STATED PROBLEM - From the entries that follow, list every line in which the string "materials" appears.

SUPPLIED DATA -
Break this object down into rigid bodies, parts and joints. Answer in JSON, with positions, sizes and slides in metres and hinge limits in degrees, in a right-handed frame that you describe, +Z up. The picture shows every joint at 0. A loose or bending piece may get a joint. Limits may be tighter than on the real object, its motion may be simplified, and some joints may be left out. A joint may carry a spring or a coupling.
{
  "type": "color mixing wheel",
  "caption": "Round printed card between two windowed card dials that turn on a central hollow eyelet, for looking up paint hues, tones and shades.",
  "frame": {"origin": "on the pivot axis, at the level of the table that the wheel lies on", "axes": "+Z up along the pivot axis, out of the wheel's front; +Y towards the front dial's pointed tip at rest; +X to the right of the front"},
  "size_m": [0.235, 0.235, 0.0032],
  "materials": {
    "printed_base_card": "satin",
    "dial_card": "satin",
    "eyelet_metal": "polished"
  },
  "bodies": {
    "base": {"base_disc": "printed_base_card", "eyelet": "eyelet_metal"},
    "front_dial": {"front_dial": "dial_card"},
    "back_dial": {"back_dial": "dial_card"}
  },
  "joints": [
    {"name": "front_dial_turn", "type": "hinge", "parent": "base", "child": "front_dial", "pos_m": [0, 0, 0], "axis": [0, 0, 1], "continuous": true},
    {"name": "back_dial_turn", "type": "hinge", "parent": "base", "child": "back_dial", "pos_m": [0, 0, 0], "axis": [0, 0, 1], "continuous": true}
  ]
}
---
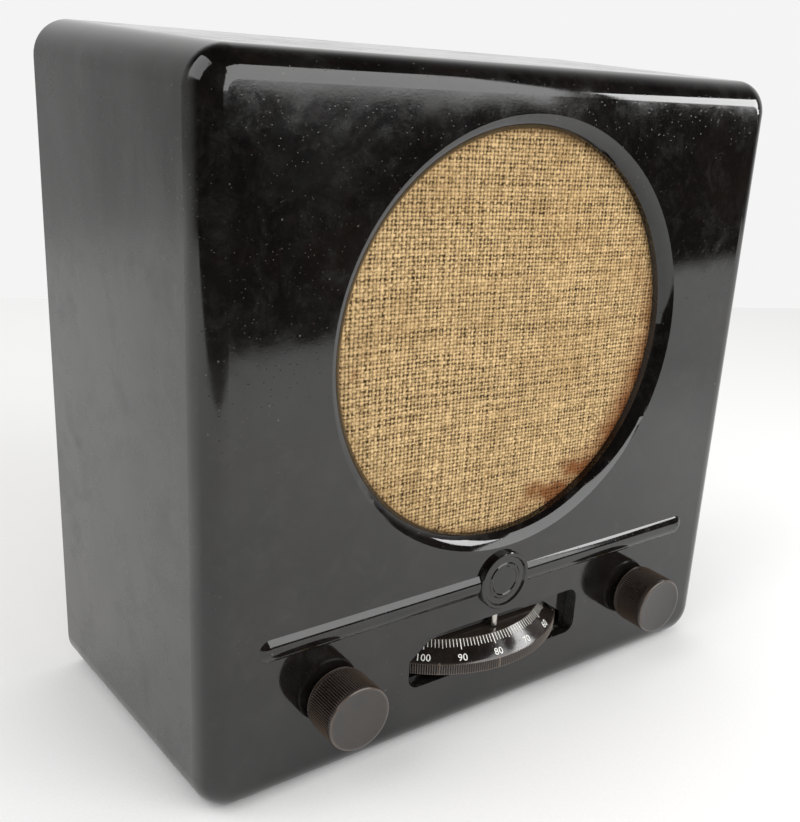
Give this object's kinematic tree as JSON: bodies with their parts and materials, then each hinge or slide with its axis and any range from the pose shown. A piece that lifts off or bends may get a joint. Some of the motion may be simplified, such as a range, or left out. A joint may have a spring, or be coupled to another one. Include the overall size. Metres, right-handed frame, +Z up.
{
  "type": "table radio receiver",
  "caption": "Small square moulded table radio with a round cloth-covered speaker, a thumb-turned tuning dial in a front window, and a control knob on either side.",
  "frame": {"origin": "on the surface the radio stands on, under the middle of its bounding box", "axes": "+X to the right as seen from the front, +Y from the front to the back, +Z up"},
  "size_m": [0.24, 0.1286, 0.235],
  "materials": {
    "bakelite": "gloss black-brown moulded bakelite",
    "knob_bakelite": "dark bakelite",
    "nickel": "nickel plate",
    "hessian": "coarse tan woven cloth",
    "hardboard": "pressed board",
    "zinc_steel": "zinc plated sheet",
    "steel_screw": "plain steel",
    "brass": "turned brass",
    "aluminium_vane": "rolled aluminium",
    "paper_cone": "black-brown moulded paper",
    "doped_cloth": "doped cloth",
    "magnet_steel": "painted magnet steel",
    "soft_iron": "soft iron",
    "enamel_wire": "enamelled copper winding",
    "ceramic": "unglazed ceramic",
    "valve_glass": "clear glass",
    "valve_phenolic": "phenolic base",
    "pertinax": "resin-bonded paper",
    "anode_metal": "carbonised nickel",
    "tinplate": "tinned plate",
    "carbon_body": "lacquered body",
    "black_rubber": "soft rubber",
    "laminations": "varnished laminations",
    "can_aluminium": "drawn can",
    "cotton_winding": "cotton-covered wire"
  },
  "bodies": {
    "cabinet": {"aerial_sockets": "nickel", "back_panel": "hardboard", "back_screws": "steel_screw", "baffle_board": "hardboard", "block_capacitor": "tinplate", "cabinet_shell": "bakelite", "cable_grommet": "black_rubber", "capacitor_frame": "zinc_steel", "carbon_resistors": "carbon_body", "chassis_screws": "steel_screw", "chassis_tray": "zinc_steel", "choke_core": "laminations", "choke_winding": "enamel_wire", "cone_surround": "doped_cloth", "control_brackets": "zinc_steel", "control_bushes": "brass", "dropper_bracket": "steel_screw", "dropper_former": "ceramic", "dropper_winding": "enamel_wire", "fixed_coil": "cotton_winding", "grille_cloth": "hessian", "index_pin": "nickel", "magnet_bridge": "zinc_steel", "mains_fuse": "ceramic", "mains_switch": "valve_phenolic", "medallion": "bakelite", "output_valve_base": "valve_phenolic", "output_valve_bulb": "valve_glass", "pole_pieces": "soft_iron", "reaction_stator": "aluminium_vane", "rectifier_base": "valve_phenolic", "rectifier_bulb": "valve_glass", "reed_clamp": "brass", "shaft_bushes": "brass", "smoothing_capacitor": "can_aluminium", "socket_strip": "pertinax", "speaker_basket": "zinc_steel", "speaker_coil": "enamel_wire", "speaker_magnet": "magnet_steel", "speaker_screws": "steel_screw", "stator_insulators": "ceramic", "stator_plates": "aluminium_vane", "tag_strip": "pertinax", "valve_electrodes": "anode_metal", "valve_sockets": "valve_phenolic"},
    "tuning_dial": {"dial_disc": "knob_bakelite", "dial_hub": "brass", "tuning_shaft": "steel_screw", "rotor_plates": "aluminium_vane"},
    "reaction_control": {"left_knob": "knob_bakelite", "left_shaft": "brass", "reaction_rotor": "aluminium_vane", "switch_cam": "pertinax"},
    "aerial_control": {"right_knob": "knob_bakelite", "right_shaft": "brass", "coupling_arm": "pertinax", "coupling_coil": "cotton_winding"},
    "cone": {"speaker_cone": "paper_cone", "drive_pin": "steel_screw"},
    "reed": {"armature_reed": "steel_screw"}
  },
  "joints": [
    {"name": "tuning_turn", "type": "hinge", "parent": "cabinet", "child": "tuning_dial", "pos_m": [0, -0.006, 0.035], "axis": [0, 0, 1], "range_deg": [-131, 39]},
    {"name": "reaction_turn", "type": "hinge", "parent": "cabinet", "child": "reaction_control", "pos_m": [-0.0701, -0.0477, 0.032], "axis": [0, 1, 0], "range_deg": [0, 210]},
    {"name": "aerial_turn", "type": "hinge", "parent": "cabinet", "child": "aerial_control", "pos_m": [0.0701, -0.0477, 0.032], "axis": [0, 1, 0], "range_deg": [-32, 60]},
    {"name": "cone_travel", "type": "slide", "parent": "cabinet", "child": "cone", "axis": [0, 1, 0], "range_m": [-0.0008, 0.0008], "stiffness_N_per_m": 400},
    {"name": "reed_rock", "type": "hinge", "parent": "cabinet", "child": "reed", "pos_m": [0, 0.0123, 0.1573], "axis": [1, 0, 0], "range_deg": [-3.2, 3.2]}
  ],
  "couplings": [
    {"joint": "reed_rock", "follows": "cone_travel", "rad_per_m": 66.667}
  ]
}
==
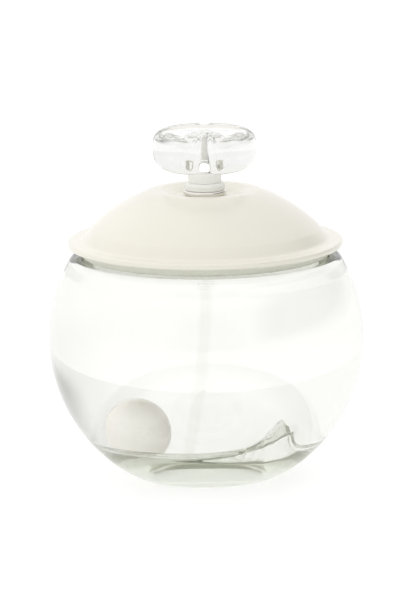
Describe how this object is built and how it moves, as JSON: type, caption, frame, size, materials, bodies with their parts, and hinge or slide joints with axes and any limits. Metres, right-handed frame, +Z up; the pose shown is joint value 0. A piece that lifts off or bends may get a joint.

ANSWER FOR THE TASK -
  "materials": {
Give this object's kinematic tree as JSON: bodies with their parts and materials, then each hinge or slide with its axis and any range from the pose shown. A piece that lifts off or bends may get a joint. Some of the motion may be simplified, such as a range, or left out. A joint may have a spring, or be coupled to another one. Include the overall size. Metres, right-handed frame, +Z up.
  "materials": {
Describe how this object is built and how it moves, as JSON: type, caption, frame, size, materials, bodies with their parts, and hinge or slide joints with axes and any limits. Metres, right-handed frame, +Z up; the pose shown is joint value 0. A piece that lifts off or bends may get a joint.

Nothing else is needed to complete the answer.